Influence of rock geomechanical parameters on increased longwall absolute methane emission rate forecasting accuracy

In longwall absolute methane emission rate forecasting, the range of the destressing zone is determined empirically and is not considered to be dependent on the geomechanical parameters of the rock strata. This simplification regarding destressing zone determination may result in significant differences between the forecast and the actual methane emission rates. During the extraction of coal seams using a system involving longwalls with caving under the conditions of low rock mass geomechanical parameters, the absolute metha-ne emission rate forecasts are typically underestimated in comparison to the actual methane emission rates.In order to examine the influence of the destressing zones on the final forecasting result and to assess the influence of the rock mass geomechanical parameters on the increased accuracy of forecast values, destressing zones were determined for three longwalls with lengths ranging from 186 to 250 m, based on numerical modelling using the finite difference method (FDM). The modelling results confirmed the assumptions concerning the upper destressing zone range adopted for absolute methane emission rate forecasting.

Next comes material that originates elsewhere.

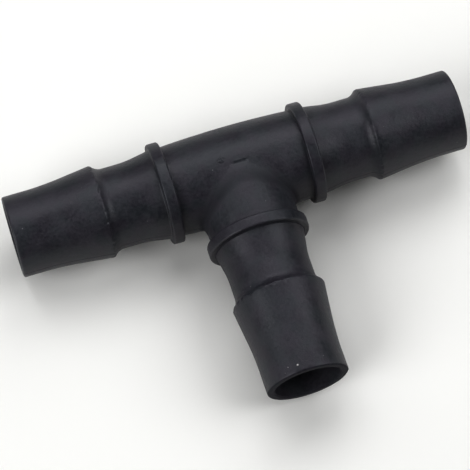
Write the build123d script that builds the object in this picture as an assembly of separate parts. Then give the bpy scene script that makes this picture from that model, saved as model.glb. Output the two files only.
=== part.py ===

As for the remaining parameters, the destressing zones yielded great differences, particularly for floor strata. To inspect the accuracy of the FDM calculation result, an absolute methane emission rate forecasting algorithm was supplemented with the obtained zones. The prepared forecasts, both for longwall methane emission rates as well as the inflow of methane to the longwalls from strata within the destressing zone, were verified via underground methane emission tests. A comparative analysis found that including geomechanical parameters in methane emission rate forecasting can significantly reduce the errors in forecast values.